Shirin Banu (born 1951) has blended very effectively her experience in politics and with the women’s movement in her work on the empowerment of grassroots-level women leaders. She has motivated women leaders of the Union Parishad (grassroots legislative unit) to coalesce into an elected women’s forum that can collectively bargain to assert their rights and powers. She has also worked to create local women’s groups to unite women in rural Bangladesh against fundamentalism.

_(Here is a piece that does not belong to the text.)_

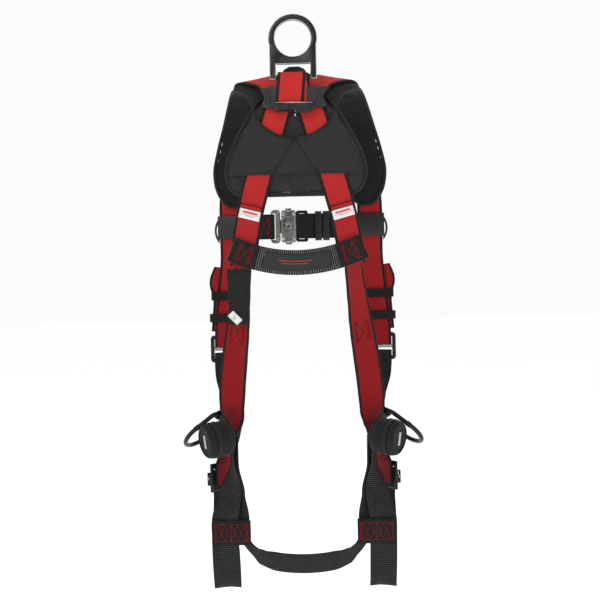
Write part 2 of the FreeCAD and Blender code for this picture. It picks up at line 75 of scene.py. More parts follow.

Shirin Banu comes from a liberal, politically active background. Both her parents were active members of the communist party. Her mother was the first female whip of the parliamentary party and the first general secretary of the Mahila Awami League. It obviously led to Shirin being politically active from her student days. One of the country’s best-known freedom-fighters, Shirin was perturbed that women were denied the opportunity to fight on the frontlines. Therefore, she disguised herself as a man and joined the war, living daily with the fear of being unmasked. Postwar reality was a big disappointment. Bangladesh’s secular constitution was replaced by an Islamic one and the people did not, Shirin says, “get freedom of religion, freedom from hunger, or freedom from discrimination.” Shirin’s work with the women’s development program of the Bangladesh Academy for Rural Development set the course for her life’s work. The spirit of the women in rural Bangladesh stirred her, leaving a lasting impression. Around 1998, she joined the Prip Trust. She now works with women leaders in rural Bangladesh, her most remarkable achievement being the setting up of a forum of elected women in the Union Parishad (Bangladesh’s smallest legislative unit), who would work together to assert their inalienable rights and power. Predictably, Shirin faced raucous opposition from fundamentalist groups. But she knew that if the community stood together and raised its voice, it would stymie the fundamentalists. It was to this end that she created several local women’s organizations. “We are all warriors in our own small orbits and these small efforts will lead us toward a society free of religious obstacles, bring freedom from hunger, and end all kinds of discrimination,” she says.